Затем она снова начала подниматься вверх по трубе, прижимая спину к одной стене, а ноги – к другой. Глаза слезились. Коричневый поток густого дыма вздымался вокруг нее. Она точно что-то повредила в правой ноге. Каждый раз, когда она отталкивалась ногами, ей казалось, что мышцы от усилий рвутся.
Она часто моргала и кашляла, но упорно поднималась вверх по шахте для белья. Металл, в который упиралась спина, был неприятно горячим. Ей казалось, что скоро стальная стена будет сдирать с нее кожу. Труба уже обжигала при каждом прикосновении. Теперь это была не бельевая шахта, а печь с огнем внизу. Вик же стала Санта-Клаусом, карабкавшимся вверх к северным оленям. В ее голове крутилась идиотская рождественская песенка – еще один гимн веселого ебучего Рождества. Песня повторялась снова и снова, крутилась по бесконечному кругу. Вик не хотела зажариться до смерти под заевшую в голове рождественскую музыку.
Когда она приблизилась к верхней части шахты, через дым ничего не было видно. Она заливалась слезами и старалась не дышать. Большая мышца в правом бедре беспомощно дрожала.
Где-то над своими ступнями она увидела перевернутую дугу тусклого света. Там находился люк, ведущий на второй этаж. Легкие горели. Она задыхалась и, не в силах больше сдерживаться, вдохнула полную грудь дыма и закашлялась. Даже кашлять было больно. Она чувствовала, как трескаются и рвутся мягкие ткани под ребрами. Правая нога внезапно перестала слушаться. Думая, что сейчас упадет, Вик вцепилась в закрытый люк. В голову закралась крамольная мысль: «Эта дверца не откроется. Мэнкс подпер ее чем-то, и она не откроется».
Девушка распахнула дверцу и почувствовала восхитительно прекрасный и прохладный воздух. Она удержалась в шахте, ухватившись за край проема подмышками. Ноги свисали в трубе, а колени больно ударились о стальную стену.

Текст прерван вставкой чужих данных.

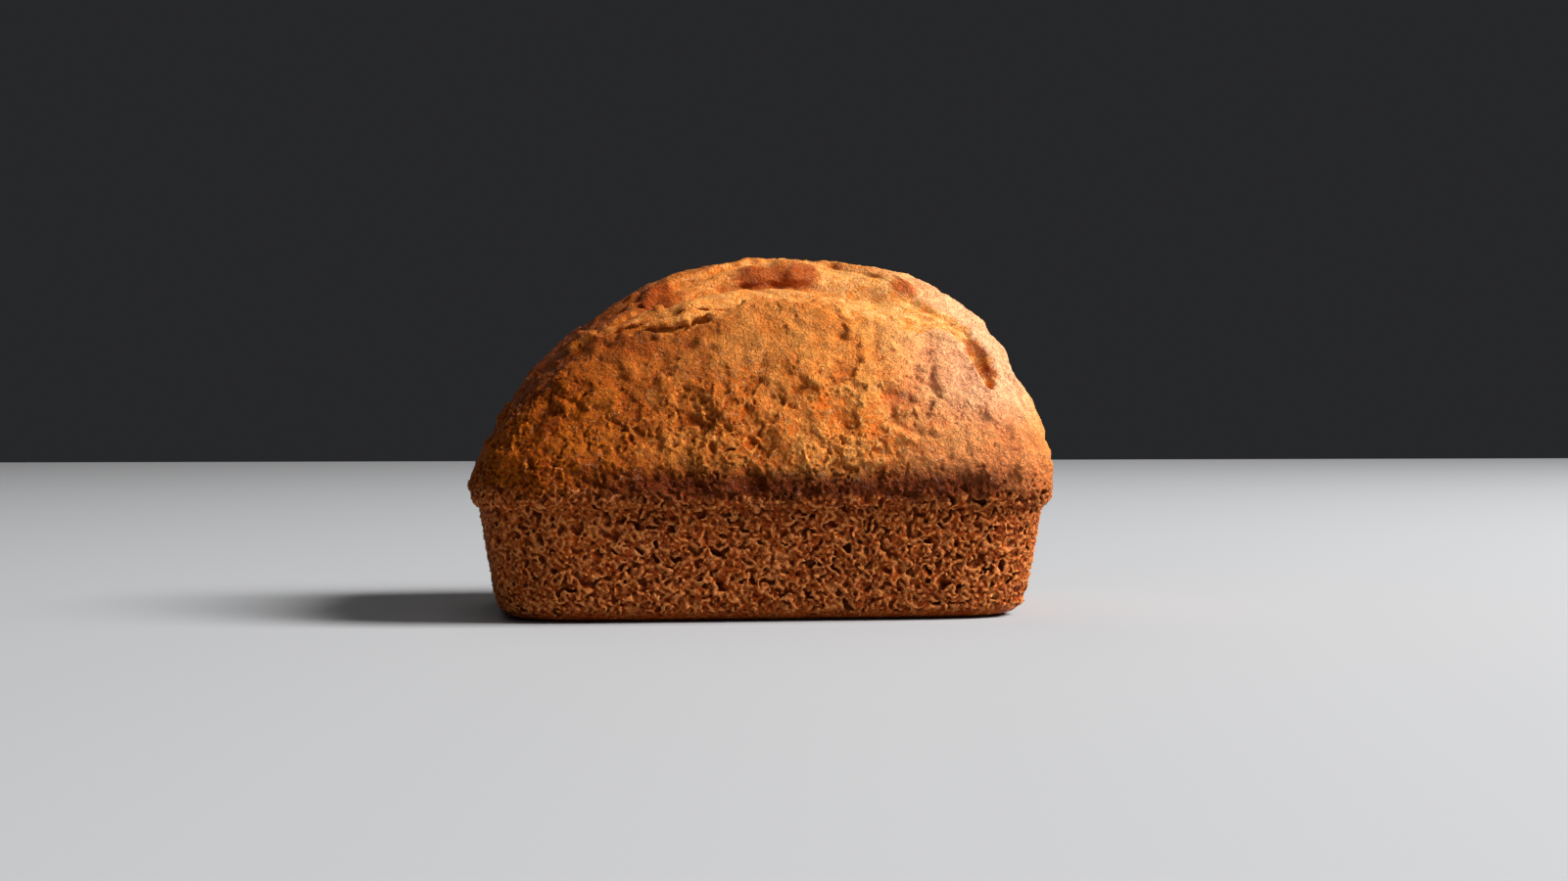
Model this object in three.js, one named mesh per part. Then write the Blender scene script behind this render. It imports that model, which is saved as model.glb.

Когда дверца шахты открылась, по трубе пошел поток воздуха. Вик почувствовала горячий вонючий сквозняк, поднимавшийся снизу. Над головой заклубился дым. Она не могла ни моргать, ни кашлять. Кашель был таким сильным, что все ее тело тряслось. Она ощутила вкус крови на губах. Вик стало интересно, не выкашляла ли она из себя что-то жизненно важное.
Долгое время она висела в трубе – сил, чтобы подняться, не было. Затем Вик начала брыкаться и елозить носками туфель по стене. Удары ног сопровождались лязгом и гулом. Она никак не могла за что-нибудь зацепиться, но этого и не требовалось. Она уже вытащила из дверцы голову и руки, и, чтобы выбраться из шахты, ей нужно было не столько карабкаться вверх, сколько наклоняться вперед.
Она перевернулась и вывалилась на ворсистый ковер коридора на втором этаже. Воздух был приятен на вкус. Она лежала и захватывала ртом воздухом, словно рыба. До чего же благословенная, хоть и болезненная штука эта жизнь.
Ей пришлось прислониться к стене, чтобы подняться на ноги. Вик ожидала, что весь дом будет наполнен дымом и ревущим огнем, однако все было иначе. Коридор был задымлен, но не так сильно, как в шахте. Вик увидела справа от себя солнечный свет и захромала по ворсистому ковру родом из семидесятых на верхнюю площадку лестницы. Спотыкаясь, едва не падая со ступеней и отмахиваясь от дыма, она спустилась вниз.
Входная дверь была наполовину открыта. С косяка свисала цепочка, соединенная с пластиной замка и куском расщепленного дерева. От двери тянуло холодным воздухом. Вик хотела окунуться в него, как в воду, но не стала этого делать.
В кухне ничего нельзя было разглядеть. Внутри полыхал огонь, и помещение заполнял густой дым. В одну из гостиных вела открытая дверь. Там горели обои, обнажая штукатурку. Ковер дымился. Огонь горел даже внутри вазы. Языки оранжевого пламени карабкались вверх по дешевым нейлоновым занавескам. Вик подумала, что огнем, наверное, охвачена вся задняя часть дома. Здесь же коридор только заполнялся дымом.